**Task requirements**
Identify the lines containing the word "caption". Copy each one.

**Records supplied**
[START]

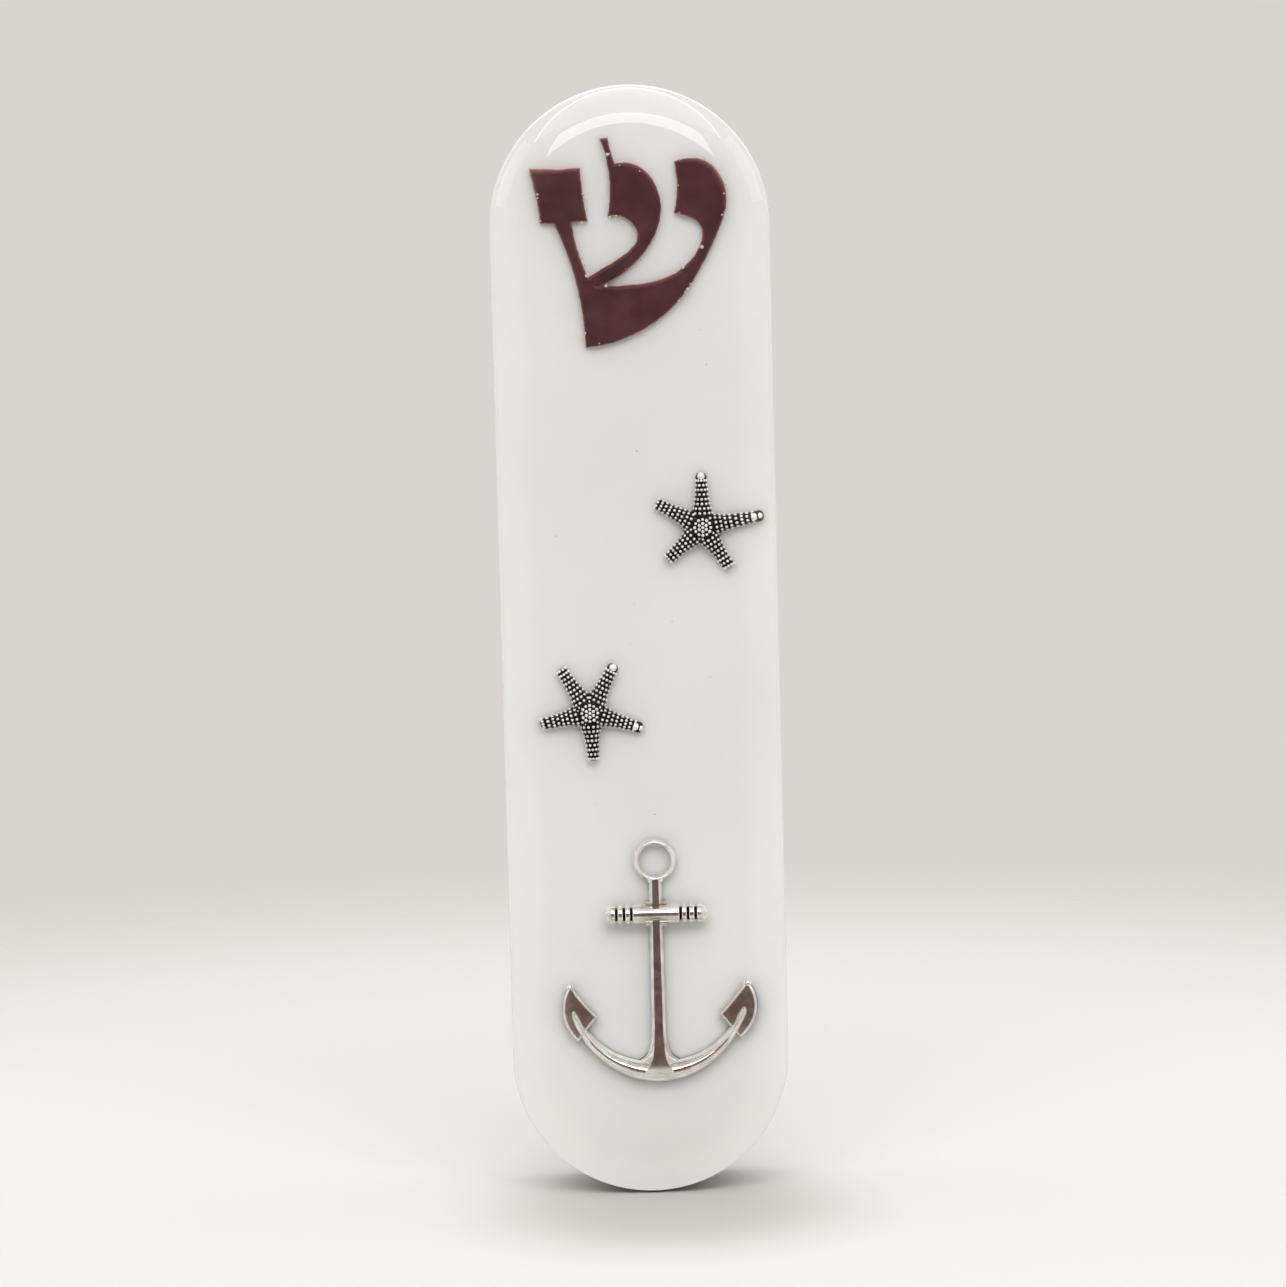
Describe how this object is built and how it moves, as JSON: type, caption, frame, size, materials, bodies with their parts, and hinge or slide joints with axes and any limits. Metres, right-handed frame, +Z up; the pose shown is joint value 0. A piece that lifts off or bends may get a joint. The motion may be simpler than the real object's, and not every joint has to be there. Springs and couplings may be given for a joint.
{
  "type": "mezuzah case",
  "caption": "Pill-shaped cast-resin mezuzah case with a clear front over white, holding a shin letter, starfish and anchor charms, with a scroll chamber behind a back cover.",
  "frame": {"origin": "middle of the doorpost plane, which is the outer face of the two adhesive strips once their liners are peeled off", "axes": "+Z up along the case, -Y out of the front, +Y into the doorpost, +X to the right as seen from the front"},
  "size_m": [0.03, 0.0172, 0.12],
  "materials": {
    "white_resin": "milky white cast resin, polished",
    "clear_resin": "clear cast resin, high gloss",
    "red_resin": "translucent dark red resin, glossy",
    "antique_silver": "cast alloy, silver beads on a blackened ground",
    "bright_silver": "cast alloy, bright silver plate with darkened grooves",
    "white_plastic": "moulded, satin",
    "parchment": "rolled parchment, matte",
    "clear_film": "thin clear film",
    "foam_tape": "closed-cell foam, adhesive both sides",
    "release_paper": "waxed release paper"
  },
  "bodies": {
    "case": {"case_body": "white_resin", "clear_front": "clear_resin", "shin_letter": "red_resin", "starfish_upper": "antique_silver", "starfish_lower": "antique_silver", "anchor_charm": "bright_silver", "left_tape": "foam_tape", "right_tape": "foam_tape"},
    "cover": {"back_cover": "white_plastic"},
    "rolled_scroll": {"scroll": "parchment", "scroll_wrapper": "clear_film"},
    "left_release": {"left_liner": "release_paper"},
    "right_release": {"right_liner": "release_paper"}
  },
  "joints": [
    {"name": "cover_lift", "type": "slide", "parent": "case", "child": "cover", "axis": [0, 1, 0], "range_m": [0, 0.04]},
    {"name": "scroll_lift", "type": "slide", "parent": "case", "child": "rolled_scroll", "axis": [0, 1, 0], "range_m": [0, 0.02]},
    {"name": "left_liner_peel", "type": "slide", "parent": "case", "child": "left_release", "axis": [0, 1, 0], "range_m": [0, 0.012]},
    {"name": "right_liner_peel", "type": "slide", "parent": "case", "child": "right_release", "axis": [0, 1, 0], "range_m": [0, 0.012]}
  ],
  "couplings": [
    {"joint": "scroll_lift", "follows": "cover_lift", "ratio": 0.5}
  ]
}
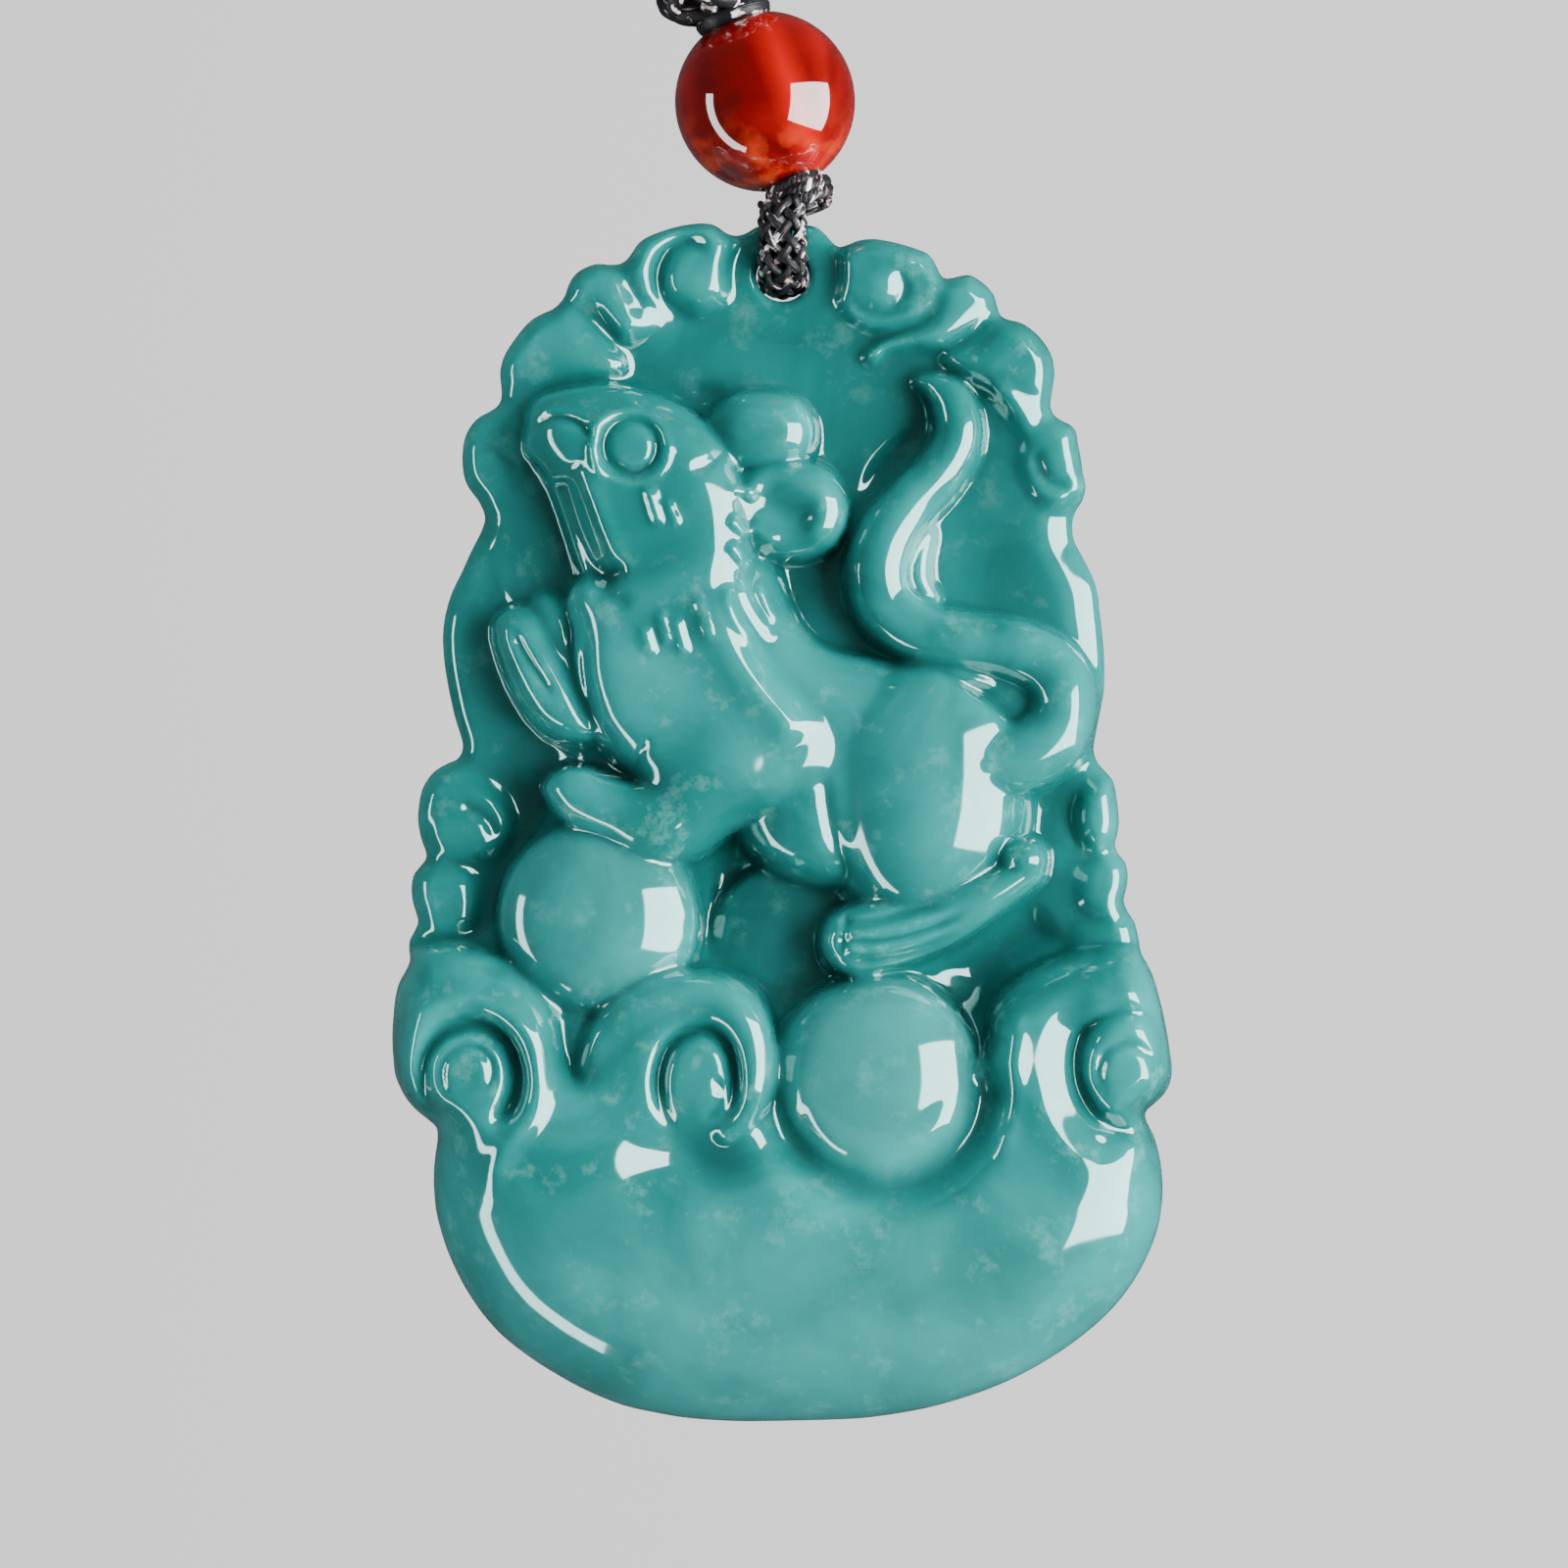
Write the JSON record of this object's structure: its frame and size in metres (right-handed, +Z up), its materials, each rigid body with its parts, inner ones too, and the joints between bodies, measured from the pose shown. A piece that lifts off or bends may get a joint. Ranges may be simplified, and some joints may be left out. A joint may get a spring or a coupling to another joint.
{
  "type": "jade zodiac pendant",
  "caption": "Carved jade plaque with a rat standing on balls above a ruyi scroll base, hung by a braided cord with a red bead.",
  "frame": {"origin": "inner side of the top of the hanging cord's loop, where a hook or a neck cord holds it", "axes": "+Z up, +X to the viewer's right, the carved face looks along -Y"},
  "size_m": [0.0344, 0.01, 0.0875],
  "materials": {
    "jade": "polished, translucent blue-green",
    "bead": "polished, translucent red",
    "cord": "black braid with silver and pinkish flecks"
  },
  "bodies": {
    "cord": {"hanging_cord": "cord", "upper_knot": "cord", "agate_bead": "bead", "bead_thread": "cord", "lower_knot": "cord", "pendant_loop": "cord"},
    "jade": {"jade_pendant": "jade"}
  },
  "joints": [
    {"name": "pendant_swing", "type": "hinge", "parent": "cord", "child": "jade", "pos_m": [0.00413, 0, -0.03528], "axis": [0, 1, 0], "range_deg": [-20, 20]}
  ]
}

[END]
[START]

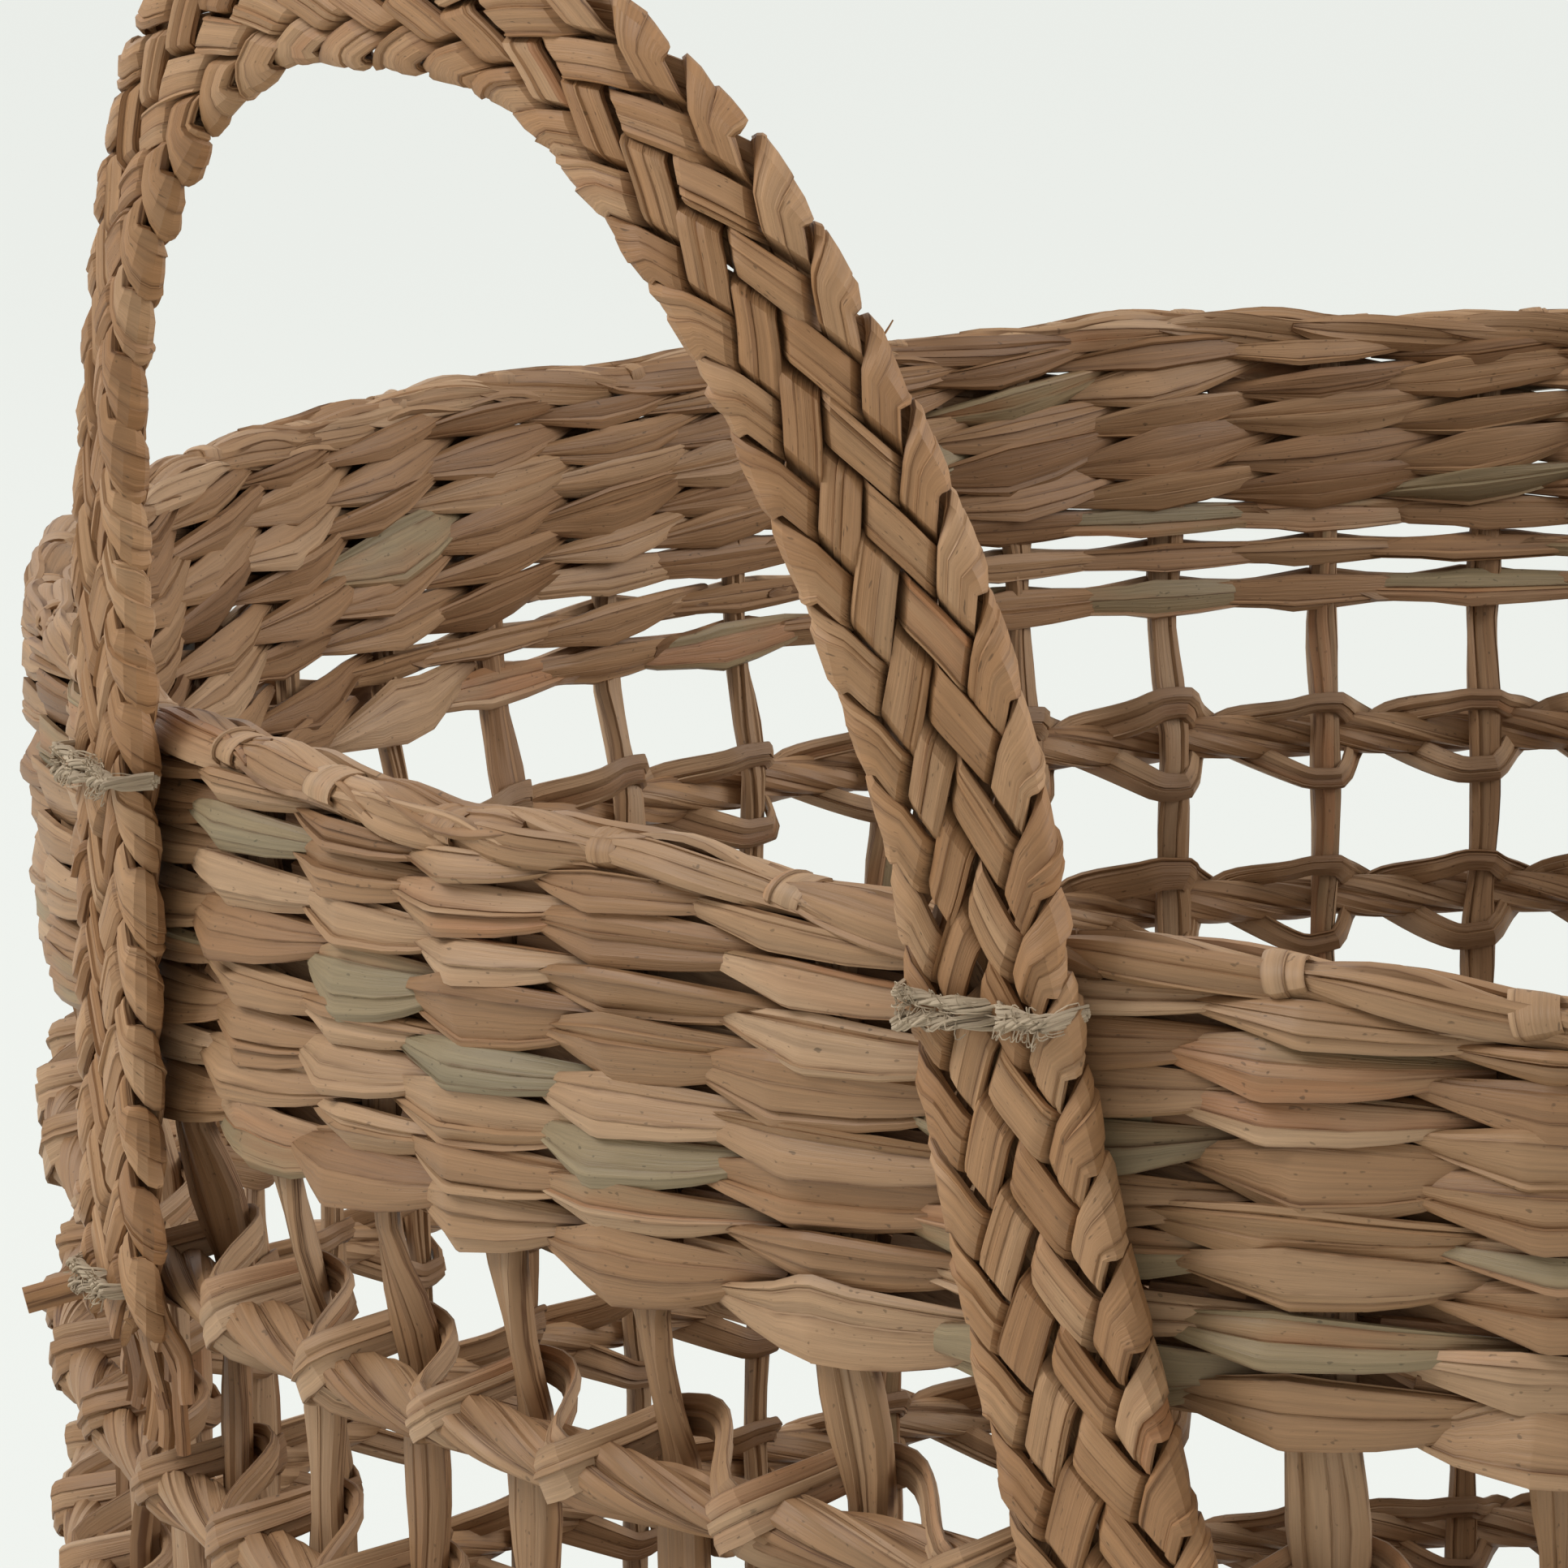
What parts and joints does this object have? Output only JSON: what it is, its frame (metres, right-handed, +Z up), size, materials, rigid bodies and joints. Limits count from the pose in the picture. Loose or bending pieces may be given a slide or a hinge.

[END]

**Task output**
Describe how this object is built and how it moves, as JSON: type, caption, frame, size, materials, bodies with their parts, and hinge or slide joints with axes and any limits. Metres, right-handed frame, +Z up; the pose shown is joint value 0. A piece that lifts off or bends may get a joint. The motion may be simpler than the real object's, and not every joint has to be there. Springs and couplings may be given for a joint.
  "caption": "Pill-shaped cast-resin mezuzah case with a clear front over white, holding a shin letter, starfish and anchor charms, with a scroll chamber behind a back cover.",
  "caption": "Carved jade plaque with a rat standing on balls above a ruyi scroll base, hung by a braided cord with a red bead.",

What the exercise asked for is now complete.